Commanders and leaders
- Vasily Blyukher: Viktorin Molchanov

Strength
- 6,300 infantry 1,300 cavalry 300 machine guns 30 field guns 2 Renault FT light tanks 3 armored trains: 3,850 infantry 1,100 cavalry 63 machine guns 13 field guns 3 armored trains

Casualties and losses
- 128 killed 800 wounded 200 frostbitten: 400 killed 700 wounded

= Battle of Volochayevka =

1922 battle of the Russian Civil War

The Battle of Volochayevka was an important battle of the Far Eastern Front in the latter part of the Russian Civil War. It occurred on February 10 through 12, 1922, near Volochayevka station on the Amur Railway, on the outskirts of the city of Khabarovsk.

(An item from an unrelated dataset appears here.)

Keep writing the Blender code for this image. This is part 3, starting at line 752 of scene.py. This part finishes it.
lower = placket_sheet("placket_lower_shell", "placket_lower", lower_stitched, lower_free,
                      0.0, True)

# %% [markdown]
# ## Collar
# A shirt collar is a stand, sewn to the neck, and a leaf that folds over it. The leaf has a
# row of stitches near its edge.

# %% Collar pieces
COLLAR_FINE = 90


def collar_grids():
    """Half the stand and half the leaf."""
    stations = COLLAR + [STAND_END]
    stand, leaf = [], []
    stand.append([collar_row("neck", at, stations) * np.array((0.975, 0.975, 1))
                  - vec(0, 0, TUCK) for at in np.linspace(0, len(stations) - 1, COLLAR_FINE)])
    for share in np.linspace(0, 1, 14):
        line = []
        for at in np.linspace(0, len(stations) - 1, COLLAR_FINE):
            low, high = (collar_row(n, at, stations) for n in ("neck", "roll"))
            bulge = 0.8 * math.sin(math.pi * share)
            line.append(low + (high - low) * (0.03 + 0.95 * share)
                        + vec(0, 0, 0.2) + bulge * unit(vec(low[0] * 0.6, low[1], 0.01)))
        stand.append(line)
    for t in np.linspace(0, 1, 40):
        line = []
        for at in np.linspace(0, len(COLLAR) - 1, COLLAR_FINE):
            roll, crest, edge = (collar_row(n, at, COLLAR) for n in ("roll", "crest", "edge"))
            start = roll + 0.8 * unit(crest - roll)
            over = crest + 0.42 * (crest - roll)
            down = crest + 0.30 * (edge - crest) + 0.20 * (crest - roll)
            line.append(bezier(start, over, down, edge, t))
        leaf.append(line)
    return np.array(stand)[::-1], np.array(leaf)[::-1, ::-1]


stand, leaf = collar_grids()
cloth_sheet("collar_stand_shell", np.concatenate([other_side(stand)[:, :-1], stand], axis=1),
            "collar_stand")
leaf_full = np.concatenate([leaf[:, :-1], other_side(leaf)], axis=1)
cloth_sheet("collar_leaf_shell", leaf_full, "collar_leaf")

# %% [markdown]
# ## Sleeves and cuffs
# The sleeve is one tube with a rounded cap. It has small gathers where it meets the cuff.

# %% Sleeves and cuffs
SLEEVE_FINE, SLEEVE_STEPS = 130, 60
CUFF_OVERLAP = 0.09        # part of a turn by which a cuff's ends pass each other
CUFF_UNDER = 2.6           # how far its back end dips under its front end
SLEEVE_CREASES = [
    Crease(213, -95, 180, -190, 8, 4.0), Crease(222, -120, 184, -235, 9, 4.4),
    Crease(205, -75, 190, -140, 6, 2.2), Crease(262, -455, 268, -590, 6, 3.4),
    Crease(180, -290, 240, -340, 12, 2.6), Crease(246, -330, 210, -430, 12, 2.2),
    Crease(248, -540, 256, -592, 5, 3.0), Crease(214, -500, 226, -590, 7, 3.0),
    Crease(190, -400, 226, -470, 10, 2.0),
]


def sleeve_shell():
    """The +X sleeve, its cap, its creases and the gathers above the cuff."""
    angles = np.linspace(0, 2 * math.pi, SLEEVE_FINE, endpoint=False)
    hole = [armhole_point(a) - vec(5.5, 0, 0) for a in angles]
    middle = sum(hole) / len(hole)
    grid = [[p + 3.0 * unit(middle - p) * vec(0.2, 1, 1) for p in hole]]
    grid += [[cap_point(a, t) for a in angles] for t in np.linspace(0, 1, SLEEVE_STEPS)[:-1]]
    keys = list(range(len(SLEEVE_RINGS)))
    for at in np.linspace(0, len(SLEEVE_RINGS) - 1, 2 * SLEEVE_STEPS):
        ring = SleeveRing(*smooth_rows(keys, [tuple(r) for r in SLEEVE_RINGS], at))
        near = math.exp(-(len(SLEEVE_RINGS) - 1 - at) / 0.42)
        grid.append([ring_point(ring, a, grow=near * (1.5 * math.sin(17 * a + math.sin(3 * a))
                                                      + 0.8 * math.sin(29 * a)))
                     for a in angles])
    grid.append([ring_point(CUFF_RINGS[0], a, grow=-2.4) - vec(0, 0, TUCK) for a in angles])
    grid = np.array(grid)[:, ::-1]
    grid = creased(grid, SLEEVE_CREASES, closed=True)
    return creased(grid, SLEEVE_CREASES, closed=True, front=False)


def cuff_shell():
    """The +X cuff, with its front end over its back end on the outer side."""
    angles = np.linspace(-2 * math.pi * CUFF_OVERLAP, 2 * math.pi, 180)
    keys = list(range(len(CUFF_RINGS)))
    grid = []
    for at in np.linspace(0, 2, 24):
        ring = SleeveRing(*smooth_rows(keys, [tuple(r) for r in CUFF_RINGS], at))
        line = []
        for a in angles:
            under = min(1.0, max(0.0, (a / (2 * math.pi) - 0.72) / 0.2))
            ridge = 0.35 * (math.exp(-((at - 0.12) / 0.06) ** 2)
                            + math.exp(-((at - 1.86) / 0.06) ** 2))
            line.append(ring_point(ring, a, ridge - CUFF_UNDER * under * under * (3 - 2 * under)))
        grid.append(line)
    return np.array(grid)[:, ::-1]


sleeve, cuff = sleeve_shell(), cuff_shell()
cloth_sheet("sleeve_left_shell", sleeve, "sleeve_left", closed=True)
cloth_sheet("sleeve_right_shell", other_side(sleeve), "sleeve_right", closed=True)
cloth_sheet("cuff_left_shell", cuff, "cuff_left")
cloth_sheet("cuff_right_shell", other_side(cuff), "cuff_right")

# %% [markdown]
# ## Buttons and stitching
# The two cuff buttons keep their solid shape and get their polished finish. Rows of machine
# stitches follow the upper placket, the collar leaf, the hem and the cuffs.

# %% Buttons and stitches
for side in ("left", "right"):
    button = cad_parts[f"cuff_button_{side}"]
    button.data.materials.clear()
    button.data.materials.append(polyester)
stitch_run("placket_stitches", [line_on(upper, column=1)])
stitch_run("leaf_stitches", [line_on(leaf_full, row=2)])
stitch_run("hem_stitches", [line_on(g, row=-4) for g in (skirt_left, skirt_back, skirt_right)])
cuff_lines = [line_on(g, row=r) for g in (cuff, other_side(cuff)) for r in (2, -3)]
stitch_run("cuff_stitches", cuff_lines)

The People's Revolutionary Army of the Far Eastern Republic under Vasily Blyukher defeated units of the counterrevolutionary Far Eastern White Army led by Viktorin Molchanov.

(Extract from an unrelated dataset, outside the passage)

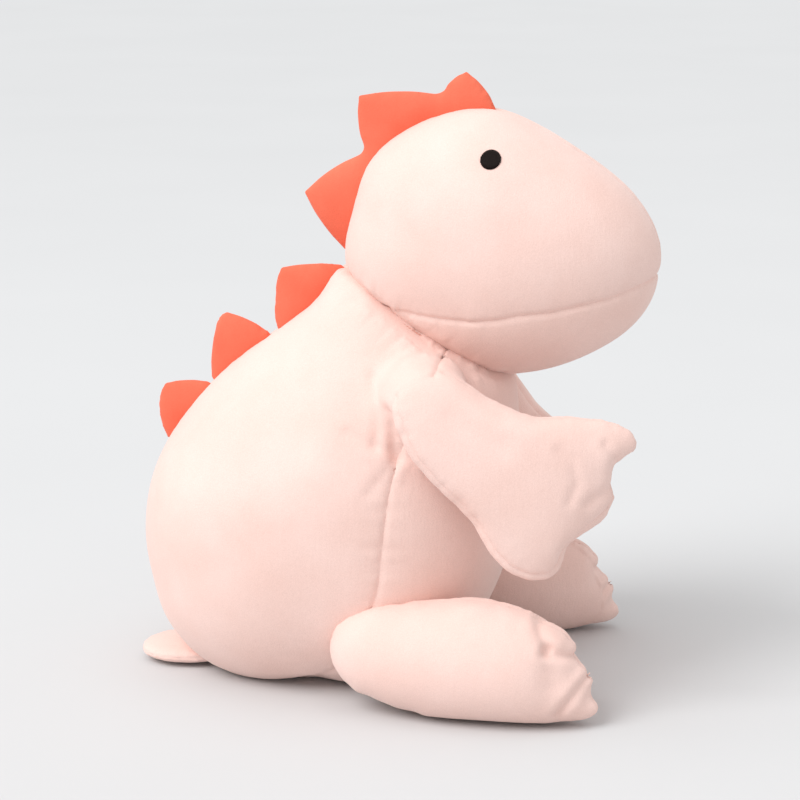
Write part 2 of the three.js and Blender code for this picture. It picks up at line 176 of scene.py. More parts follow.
def velour(name, light, deep, sheen=0.3, tint=(1, 0.93, 0.9)):
    """Short dense pile: soft brushed patches, fine pile grain and a pale sheen."""
    material, tree, shader = nodes_of(name)
    brushed = ramp_node(tree, noise_node(tree, 26, 3), 0.3, 0.72, deep, light)
    grain = ramp_node(tree, noise_node(tree, 1500, 2), 0.25, 0.75, (0.9, 0.89, 0.88), (1, 1, 1))
    link(tree, mix_node(tree, brushed, grain, 1.0), shader.inputs["Base Color"])
    shader.inputs["Roughness"].default_value = 0.92
    shader.inputs["Specular IOR Level"].default_value = 0.12
    shader.inputs["Sheen Weight"].default_value = sheen
    shader.inputs["Sheen Roughness"].default_value = 0.45
    shader.inputs["Sheen Tint"].default_value = (*tint, 1)
    pile = bump_node(tree, noise_node(tree, 1150, 3), 0.35, 0.0006)
    nap = bump_node(tree, noise_node(tree, 330, 2, (1, 1, 0.16)), 0.16, 0.0011, pile)
    link(tree, nap, shader.inputs["Normal"])
    return material


def thread(name, light, deep, gloss):
    """Twisted thread: fine strands along it and a soft gloss."""
    material, tree, shader = nodes_of(name)
    strands = ramp_node(tree, noise_node(tree, 2600, 2), 0.3, 0.7, deep, light)
    link(tree, strands, shader.inputs["Base Color"])
    shader.inputs["Roughness"].default_value = gloss
    shader.inputs["Specular IOR Level"].default_value = 0.15
    link(tree, bump_node(tree, noise_node(tree, 3200, 2), 0.4, 0.0003), shader.inputs["Normal"])
    return material


def fibre(name):
    """Lofted white fibre: fine tangled strands."""
    material, tree, shader = nodes_of(name)
    clumps = ramp_node(tree, noise_node(tree, 90, 5), 0.3, 0.7, (0.72, 0.71, 0.69), (0.9, 0.9, 0.88))
    link(tree, clumps, shader.inputs["Base Color"])
    shader.inputs["Roughness"].default_value = 0.95
    shader.inputs["Sheen Weight"].default_value = 0.4
    link(tree, bump_node(tree, noise_node(tree, 700, 6), 0.8, 0.002), shader.inputs["Normal"])
    return material


def woven(name, colour):
    """Plain woven lining: two crossing sets of threads."""
    material, tree, shader = nodes_of(name)
    warp = noise_node(tree, 900, 1, (1, 1, 0.1))
    weft = noise_node(tree, 900, 1, (0.1, 0.1, 1))
    deep = tuple(0.8 * c for c in colour)
    along = ramp_node(tree, warp, 0.35, 0.65, deep, colour)
    across = ramp_node(tree, weft, 0.35, 0.65, deep, colour)
    link(tree, mix_node(tree, along, across, 0.5, "MIX"), shader.inputs["Base Color"])
    shader.inputs["Roughness"].default_value = 0.85
    normal = bump_node(tree, warp, 0.5, 0.0004)
    link(tree, bump_node(tree, weft, 0.5, 0.0004, normal), shader.inputs["Normal"])
    return material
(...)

==Background – November 1921 White offensive==
In November 1921 the Far Eastern White Army launched an offensive against the Far Eastern Republic, supported by Japan, which wanted a foothold in the Russian Far East. The White army, based on Vladivostok, advanced into the north of Primorskaya Oblast, following the railroad and the Ussuri River, occupying cities, towns and villages, and capturing Khabarovsk.

On December 28, 1921, the Whites suffered their first check at a battle 110 km west of Khabarovsk and retreated to Volochayevka and fortified themselves in a position based on Ju-Quran hill. Throughout January 1922 the two armies skirmished and fought in this area.

==Battle==
At dawn on February 10, 1922, in severe cold and deep snow, Blyukher's Red Army attacked the White positions. The Reds had 7,600 soldiers with hundreds of machine guns and 30 field guns, and two light machine-gun tanks. The White Army had 4,950 soldiers equipped with 13 guns and many fewer automatic weapons.

The Red attack of February 10 was repulsed with heavy losses. One of the Red tanks was knocked out and the other broke down. Those who were wounded died quickly in the cold -30 C temperature. Blyukher regrouped on February 11, and then attacked again on February 12. This time, the 3rd and 6th Regiments broke through the wire and after fierce fighting the Reds captured Ju-Quran hill around noon. This rendered the White position untenable, and Molchanov retreated.

==Aftermath==
On February 13, Molchanov's White forces retreated past Khabarovsk and the Red Army entered the city.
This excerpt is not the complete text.